Here is the framework that came into focus during this session. A complete strategy development process has three components:
1. Preparation to Execute
This is the part most traders work on. Defining the signal. Knowing the trigger. Building the pre-session routine that puts the mind and the platform in the right state to recognize opportunities when they form. This is where most of the study time goes, and rightfully so. But it is not enough on its own.
2. Management of the Position
Once a trade is on, a new set of decisions begins. When to stay. When to step away. What the exit criteria look like and how systematic adjustments get made while holding. Traders who have not built this out clearly are left making it up in real time, which is exactly when emotional interference tends to peak.
3. Management of Self
This is the piece that almost always gets left out. Mindset. Emotional state going into the session. Post-session routines. Physical health. Rest. All of it.
Most traders treat self-management as something separate from trading, like it is a lifestyle choice that has nothing to do with what happens on the charts. Experience says otherwise.
Emotions Cannot Be Removed. They Can Be Redirected
There is a version of trading advice that tells traders to remove emotion completely. Become a machine. Feel nothing.
That is not realistic, and chasing it tends to create more problems than it solves.
Emotions are not going away. The question is where they are being directed. When emotional energy gets tied to monetary outcomes, specifically to the P&L number updating in real time, that is when interference shows up. It shows up as closing a position too early because it hurts to watch. It shows up as holding too long because walking away from a loser feels like admitting something. It even shows up in fully automated systems, where traders who swore they would never interfere end up overriding or tweaking their own automation after a drawdown.
The shift that actually works for most is redirecting that emotional energy toward what is within control. Position sizing. Risk parameters. Hold duration. The execution of the plan. Those are things a trader can control. The monetary outcome of a filled order is not, and trying to control it emotionally creates friction that costs more over time than the original discomfort ever would have.
This is something I wrote about at length in Pull the Trigger: How to Stop Missing the Trades That Pay. Moving the pain away from the P&L and toward the accuracy of execution changes the entire emotional relationship with trading. When missing a trade hurts more than losing on one, the motivation to follow the plan gets a lot stronger.
Physical Health Is Part of the Trading System
This came up in a real way during this session, and it is something that deserves more attention than the trading community usually gives it.
There is a direct connection between physical condition and mental performance. That is not a soft claim. It shows up in how long focus can be sustained during a session, how quickly the mind resets after a loss, how steady the emotional baseline is when volatility spikes.
The traders who have neglected this and experienced a health crisis mid-career know how fast things can unravel. A trading system that was working, with statistics to back it up, can become nearly unusable when the body is not operating well. Not because the system changed, but because the person running it is compromised.
Starting self-care early in a trading career is not a luxury. It is a compounding investment in performance. Every session benefits from it, even if the connection is not obvious in the moment.

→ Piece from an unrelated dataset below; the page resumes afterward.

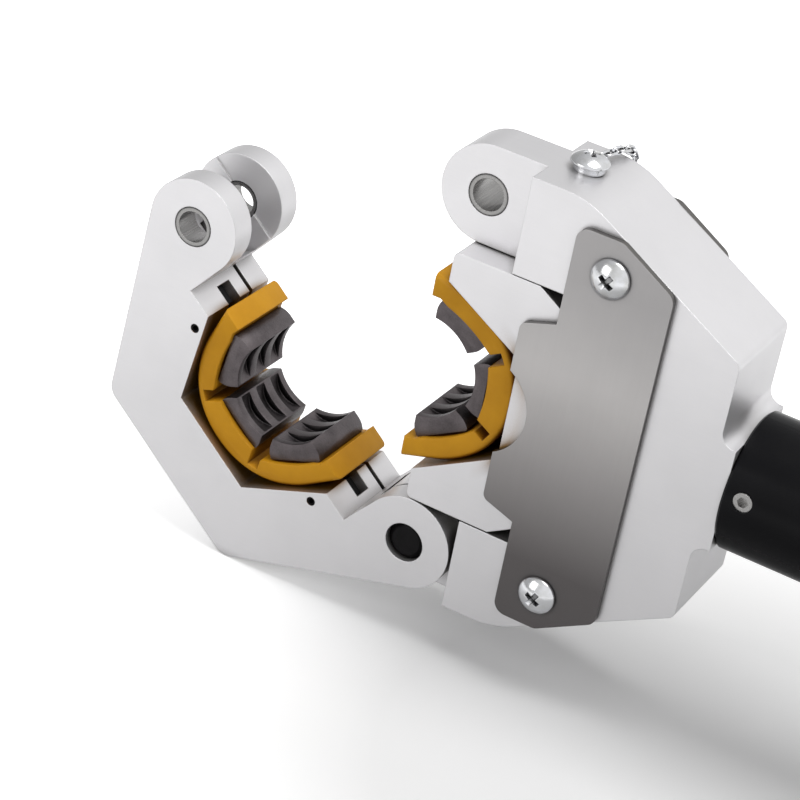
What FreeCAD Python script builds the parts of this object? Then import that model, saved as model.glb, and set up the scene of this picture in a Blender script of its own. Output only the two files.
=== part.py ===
import FreeCAD, Part
import math
import os
import re
import Sketcher

# Hand-pumped hydraulic hose crimper. Millimetres. The origin is the crimp axis, where the
# hose lies when the dies are shut: +X runs along the ram towards the handle, Y along the
# hose, and Z up in the plane of the jaw. The jaw is drawn shut and then swung open.

doc = FreeCAD.newDocument("hose_crimper")
V = FreeCAD.Vector

SIZES = [
    # yoke (head frame)
    ("head_thick", 36.0, "width of the yoke, jaw and die holder along the hose"),
    ("pin_line", 13.2, "hinge and locking bores, ahead of the crimp axis"),
    ("pin_reach", 58.5, "hinge and locking bores, from the ram axis"),
    ("ear_radius", 15.6, "round ends of the lugs and of the jaw ears"),
    ("lug_thick", 15.6, "lugs of the yoke"),
    ("shoulder_line", 29.8, "step from the lugs to the full width"),
    ("slope_start", 47.3, "where the outer edges turn towards the neck"),
    ("head_slope", 29.2, "angle of the sloping outer edges"),
    ("slope_round", 30.0, "rounding of that turn"),
    ("head_rear", 103.0, "rear face of the yoke"),
    ("rear_round", 3.0, "rounding of the rear corners"),
    ("neck_end", 108.2, "front end of the barrel"),
    ("neck_half", 17.0, "half height of the neck"),
    ("neck_round", 4.5, "fillet between rear face and neck"),
    ("throat_rear", 55.8, "rear wall between the arms"),
    ("throat_round", 3.0, "fillets in the throat corners"),
    ("spigot_radius", 17.5, "turned spigot that enters the barrel"),
    ("spigot_long", 14.0, "length of that spigot"),
    # pins and bushes
    ("lock_radius", 5.0, "locking pin"),
    ("hinge_radius", 6.5, "hinge pin"),
    ("bush_wall", 1.5, "wall of the steel bushes"),
    ("run_gap", 0.05, "radial running clearance of pins, rod and plunger"),
    ("seat_gap", 0.02, "radial clearance of a pressed or screwed seat"),
    ("pin_sunk", 1.2, "hinge pin ends below the ear faces"),
    # swing jaw
    ("slot_wide", 16.2, "clevis slots of the jaw"),
    ("slot_radius", 16.4, "round floor of those slots"),
    ("lead_in", 0.8, "relief at the mouth of the slots"),
    ("lead_line", 15.3, "where that relief starts"),
    ("jaw_back", 52.8, "back of the jaw from the crimp axis"),
    ("jaw_slope", 34.5, "angle of the jaw's sloping outer edges"),
    ("jaw_round", 6.0, "rounding of the back corners"),
    ("jaw_face", 1.8, "parting face, short of the crimp axis"),
    ("open_angle", 50.5, "how far the jaw stands open"),
    # die pocket and holder
    ("pocket_flat", 29.6, "pocket facets from the die centre"),
    ("retract", 7.9, "die holder centre behind the crimp axis"),
    ("holder_face", 2.8, "parting face of the holder behind its centre"),
    ("holder_gap", 0.4, "play between holder and arms"),
    ("side_gap", 0.15, "play between holder and guide plates"),
    ("holder_shoulder", 31.3, "start of the rear bevels from the die centre"),
    ("shoulder_slope", 31.0, "angle of the rear bevels"),
    ("holder_back", 47.6, "rear face of the holder from the die centre"),
    ("holder_round", 2.0, "rounding of the holder's front corners"),
    # die catches and roll pins
    ("catch_low", -6.0, "near side of the catch slots"),
    ("catch_high", 1.0, "far side of the catch slots"),
    ("catch_rim", 3.1, "metal from the catch slots out to the edge under the lugs"),
    ("catch_deep", 8.2, "depth of the catch slots"),
    ("catch_foot", 30.0, "inner end of the catch slots"),
    ("catch_sunk", 3.5, "catches below the parting face"),
    ("catch_gap", 0.05, "play round the catches"),
    ("groove_near", 6.4, "near side of the groove in the parting face"),
    ("groove_wide", 1.8, "width of that groove"),
    ("groove_deep", 3.0, "depth of that groove"),
    ("groove_top", 60.0, "outer end of that groove"),
    ("roll_back", 8.8, "roll pins behind the crimp axis"),
    ("roll_high", 32.6, "roll pins from the ram axis"),
    ("roll_radius", 1.5, "roll pins"),
    ("roll_wall", 0.6, "wall of the roll pins"),
    # die halves
    ("carrier_wide", 30.0, "carriers along the hose"),
    ("die_wide", 27.0, "segments along the hose"),
    ("carrier_wrap", 72.8, "angle where the carrier leaves its round back"),
    ("carrier_end", 2.9, "carrier ends beyond the die centre"),
    ("carrier_bed", 21.2, "beds of the outer segments from the die centre"),
    ("bed_rise", 1.7, "bed of the middle segment nearer the die centre"),
    ("notch_deep", 2.6, "relief notches between the beds"),
    ("notch_half", 1.5, "half width of those notches"),
    ("segment_half", 9.25, "half width of a segment at its base"),
    ("segment_cheek", 17.8, "where the cheeks start to taper"),
    ("base_bevel", 0.6, "bevel along the base edges"),
    ("work_half", 7.1, "half width of the working face"),
    ("work_depth", 14.2, "corners of the working face from the centre"),
    ("work_radius", 17.0, "radius of the working face"),
    ("work_mid", 15.7, "middle of the working face from the centre"),
    ("flute_radius", 10.8, "radius of the grooves between the ribs"),
    ("flute_mid", 18.0, "middle of those grooves from the centre"),
    ("flute_wide", 4.6, "width of those grooves"),
    ("flute_pitch", 8.6, "pitch of those grooves"),
    ("segment_shift", 2.3, "outer segments stand apart with the dies open"),
    ("stem_radius", 4.0, "stem moulded into the carrier"),
    ("stem_long", 5.0, "length of that stem"),
    # guide plates
    ("plate_thick", 2.0, "stainless guide plates"),
    ("plate_front", 47.4, "front edge over the arms"),
    ("plate_back", 80.2, "rear edge"),
    ("plate_top", 66.2, "outer ends of the plates"),
    ("plate_bend", 61.8, "where the corner bevel starts"),
    ("plate_side", 55.6, "where the corner bevel ends"),
    ("plate_round", 4.0, "rounded corners"),
    ("tab_front", 36.4, "front edge of the tab over the holder"),
    ("tab_high", 30.2, "tab corner"),
    ("tab_root", 34.0, "where the tab meets the front edge"),
    ("tab_round", 2.5, "rounded tab corners"),
    ("notch_centre", 28.4, "centre of the hose notch"),
    ("notch_radius", 16.2, "radius of the hose notch"),
    # plate screws and top screw
    ("screw_x", 60.4, "plate screws along the ram"),
    ("screw_z", 54.3, "plate screws from the ram axis"),
    ("screw_head", 6.2, "radius of the pan heads"),
    ("screw_tall", 4.0, "height of the pan heads"),
    ("screw_shank", 2.5, "radius of the shanks"),
    ("screw_deep", 12.0, "length of the shanks below the head"),
    ("cross_half", 3.3, "half length of the cross recess"),
    ("cross_wide", 1.4, "width of the cross recess"),
    ("cross_deep", 2.2, "depth of the cross recess"),
    ("top_screw_x", 39.0, "chain screw along the ram"),
    ("top_screw_head", 5.6, "radius of its head"),
    ("washer_radius", 4.8, "washers under the chain screw"),
    ("washer_thick", 0.7, "washers"),
    # barrel, ram and return spring
    ("barrel_radius", 21.6, "barrel"),
    ("barrel_end", 204.0, "rear end of the barrel"),
    ("barrel_edge", 0.8, "bevels on the barrel rims"),
    ("bore_radius", 15.0, "cylinder bore"),
    ("set_screw_x", 114.7, "set screw along the barrel"),
    ("set_screw_z", 4.2, "set screw above the axis"),
    ("set_screw_radius", 3.0, "set screw"),
    ("socket_flat", 1.5, "hex sockets, across flats halved"),
    ("rod_radius", 9.0, "ram rod"),
    ("rod_nose", 7.0, "front stud of the rod"),
    ("nose_long", 10.0, "length of that stud"),
    ("wiper_radius", 12.0, "rod wiper"),
    ("wiper_long", 4.0, "length of the wiper"),
    ("piston_room", 4.0, "oil room behind the piston, dies open"),
    ("piston_long", 14.0, "length of the piston"),
    ("tail_radius", 5.0, "threaded tail of the rod"),
    ("nut_flat", 7.5, "piston nut, across flats halved"),
    ("nut_thick", 5.0, "piston nut"),
    ("seal_deep", 2.2, "depth of the piston seal"),
    ("seal_long", 4.0, "length of the piston seal"),
    ("spring_radius", 12.2, "mean radius of the return spring"),
    ("wire_radius", 1.2, "wire of the return spring"),
    ("spring_turns", 6.0, "turns of the return spring"),
    # pump block
    ("block_long", 60.0, "pump block along the ram"),
    ("block_half", 21.0, "half width of the block"),
    ("block_top", 20.0, "top face"),
    ("block_low", -22.0, "bottom face"),
    ("block_round", 5.0, "rounded long edges"),
    ("boss_long", 10.0, "bosses into barrel and reservoir"),
    ("pivot_back", 10.0, "lever pivot behind the block's front face"),
    ("pivot_high", 38.0, "lever pivot above the axis"),
    ("pivot_round", 8.5, "round end of the pivot lug"),
    ("pivot_thick", 12.0, "pivot lug and plunger eye"),
    ("pivot_radius", 4.0, "lever pivot pin"),
    ("plunger_radius", 6.0, "pump plunger"),
    ("plunger_low", -6.0, "foot of the plunger, lever down"),
    ("plunger_base", -8.0, "bottom of the pump bore"),
    ("gland_radius", 9.5, "plunger gland"),
    ("gland_low", 12.0, "bottom of the gland"),
    ("gland_seal", 3.0, "height of the plunger seal"),
    ("oil_way", 1.5, "drilled oil ways"),
    ("valve_x", 12.0, "valves from the plunger axis"),
    ("valve_z", -8.0, "valves below the axis"),
    ("valve_radius", 5.0, "valve cartridges"),
    ("valve_long", 10.0, "depth of the valve bores"),
    ("valve_hex", 6.5, "valve heads, across flats halved"),
    ("valve_head", 4.0, "height of the valve heads"),
    ("release_x", 48.0, "release valve behind the block's front face"),
    ("release_radius", 3.0, "release valve stem"),
    ("knob_radius", 9.0, "release knob"),
    ("knob_long", 11.0, "release knob"),
    ("knob_stand", 2.5, "knob stands off the block"),
    # pump lever
    ("lever_arm", 22.0, "pivot to cross pin"),
    ("lever_swing", 17.5, "half of the lever's stroke, in degrees"),
    ("fork_wall", 5.0, "cheeks of the fork"),
    ("fork_gap", 0.4, "play beside the lug and the eye"),
    ("fork_long", 54.0, "fork from the pivot to its socket"),
    ("cross_radius", 3.0, "cross pin of the plunger"),
    ("eye_play", 0.2, "play of the cross pin in the eye"),
    ("eye_slot", 0.7, "half length of the slot in the eye"),
    ("lever_rise", 8.0, "lean of the lever tube, in degrees"),
    ("socket_long", 26.0, "socket of the fork"),
    ("lever_radius", 11.0, "lever tube"),
    ("lever_wall", 2.0, "wall of the lever tube"),
    ("lever_long", 186.0, "socket mouth of the fork to the lever's end"),
    ("lever_grip", 100.0, "length of the lever grip"),
    ("grip_wall", 3.2, "rubber of the grips"),
    # reservoir handle
    ("tank_radius", 19.0, "reservoir tube"),
    ("tank_wall", 1.5, "wall of the reservoir tube"),
    ("tank_long", 156.0, "length of the reservoir tube"),
    ("bladder_radius", 14.5, "oil bladder"),
    ("bladder_wall", 1.5, "wall of the bladder"),
    ("grip_start", 34.0, "grip behind the pump block"),
    ("grip_rib", 8.0, "pitch of the grip ribs"),
    ("cap_long", 12.0, "end cap beyond the tube"),
    ("cap_plug", 10.0, "end cap inside the tube"),
    ("filler_radius", 5.0, "filler plug"),
    # locking pin and chain
    ("link_long", 5.0, "chain links, outside length"),
    ("link_wide", 3.2, "chain links, outside width"),
    ("link_wire", 0.45, "wire radius of the links"),
    ("link_gap", 0.2, "play between links"),
    ("chain_turn", 16.8, "turn of the chain towards the handle, in degrees"),
    ("chain_lean", 11.3, "lean of the hanging chain, in degrees"),
    ("tag_thick", 0.7, "chain tag under the screw"),
    ("tag_wide", 4.4, "width of the tag"),
    ("tag_reach", 6.5, "screw to the chain hole of the tag"),
    ("tag_hole", 1.4, "chain hole of the tag"),
    ("pin_knob", 6.0, "head of the locking pin"),
    ("pin_head", 10.0, "height of that head"),
    ("eye_rise", 2.6, "eye of the locking pin above its head"),
    ("eye_round", 2.7, "round end of the eye"),
    ("eye_hole", 1.4, "hole of the eye"),
    ("eye_thick", 1.0, "thickness of the eye"),
]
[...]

This means treating physical health as part of the trading process, not as something that happens after trading is figured out. Fitness, sleep, nutrition, stress management. These are not separate from the system. They are the foundation the system runs on.

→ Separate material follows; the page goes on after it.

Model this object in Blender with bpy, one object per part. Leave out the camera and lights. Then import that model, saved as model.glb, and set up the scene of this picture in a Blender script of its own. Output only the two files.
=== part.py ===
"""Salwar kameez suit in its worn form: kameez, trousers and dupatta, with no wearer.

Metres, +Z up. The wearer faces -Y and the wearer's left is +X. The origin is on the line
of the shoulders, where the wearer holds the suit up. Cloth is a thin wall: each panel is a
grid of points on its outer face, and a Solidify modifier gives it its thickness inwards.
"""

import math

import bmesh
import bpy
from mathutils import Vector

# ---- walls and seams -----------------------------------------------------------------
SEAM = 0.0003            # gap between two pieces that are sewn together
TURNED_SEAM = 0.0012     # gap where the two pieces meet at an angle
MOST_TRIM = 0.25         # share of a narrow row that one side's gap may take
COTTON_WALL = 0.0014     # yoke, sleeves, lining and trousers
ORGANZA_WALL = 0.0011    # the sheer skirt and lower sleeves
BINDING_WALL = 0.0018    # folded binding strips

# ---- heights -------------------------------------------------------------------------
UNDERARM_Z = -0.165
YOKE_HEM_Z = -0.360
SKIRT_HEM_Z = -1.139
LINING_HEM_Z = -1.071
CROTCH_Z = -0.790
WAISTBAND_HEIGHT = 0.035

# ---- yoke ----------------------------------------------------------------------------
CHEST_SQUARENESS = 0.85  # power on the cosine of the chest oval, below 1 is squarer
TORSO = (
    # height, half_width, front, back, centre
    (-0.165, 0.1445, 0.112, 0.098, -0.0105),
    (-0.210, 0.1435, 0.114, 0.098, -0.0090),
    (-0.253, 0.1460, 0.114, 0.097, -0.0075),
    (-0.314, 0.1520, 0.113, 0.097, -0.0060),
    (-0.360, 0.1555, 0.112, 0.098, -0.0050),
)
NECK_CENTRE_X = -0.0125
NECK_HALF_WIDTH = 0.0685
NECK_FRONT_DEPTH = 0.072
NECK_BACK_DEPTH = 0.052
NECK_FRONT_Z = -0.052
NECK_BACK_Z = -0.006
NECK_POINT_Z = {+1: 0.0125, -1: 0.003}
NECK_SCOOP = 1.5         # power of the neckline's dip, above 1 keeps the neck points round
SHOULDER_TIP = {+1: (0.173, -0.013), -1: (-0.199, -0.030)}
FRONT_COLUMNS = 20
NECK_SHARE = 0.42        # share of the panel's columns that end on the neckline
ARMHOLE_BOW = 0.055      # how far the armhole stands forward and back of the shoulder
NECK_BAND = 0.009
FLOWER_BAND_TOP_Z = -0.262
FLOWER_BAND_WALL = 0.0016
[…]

Tools That Support the Process Without Adding to the Load
One of the ongoing challenges for a trader who also creates content is building a workflow that serves both without one of them suffering.
Session recordings are valuable on both sides. For the trader, they serve as game film. For the audience, they provide a transparent look at a real trading process. But editing raw session footage is a significant time commitment, and the tools have to be right.
During this session, some time went into exploring Descript’s Creator package for handling both trading session recordings and other video content. Their features for automating social media clips is worth testing. YouTube Studio’s native editing tools were also evaluated and found to be too limited for what detailed session content actually requires.
The principle here is straightforward. Any tool added to the workflow has to earn its place. If it adds more friction than it removes, it is not the right tool yet. The goal is to find setups that serve both the trading process and the content pipeline without creating new problems to manage.
The Whole System, Not Just the Chart
A trading system is not just what happens on the screen. It is also how a trader prepares before the session, how positions get managed while they are open, and how the person sitting at the desk is taking care of themselves day to day.
Most of the energy in trading education goes to the first third. The setup → The signal → The entry → The financial outcome. That is important, but it is not complete.
No-trade days are a reminder that the business of trading involves a lot more than the trades themselves. Research gets done. Frameworks get refined. The self-management piece gets the attention it usually does not get during active sessions.
The trader who puts real work into all three components of the trifecta, preparation, position management, and self-management, is building something that holds up over time. The one who only works on signals and exits is building something fragile, and will likely not understand why when it starts to break down.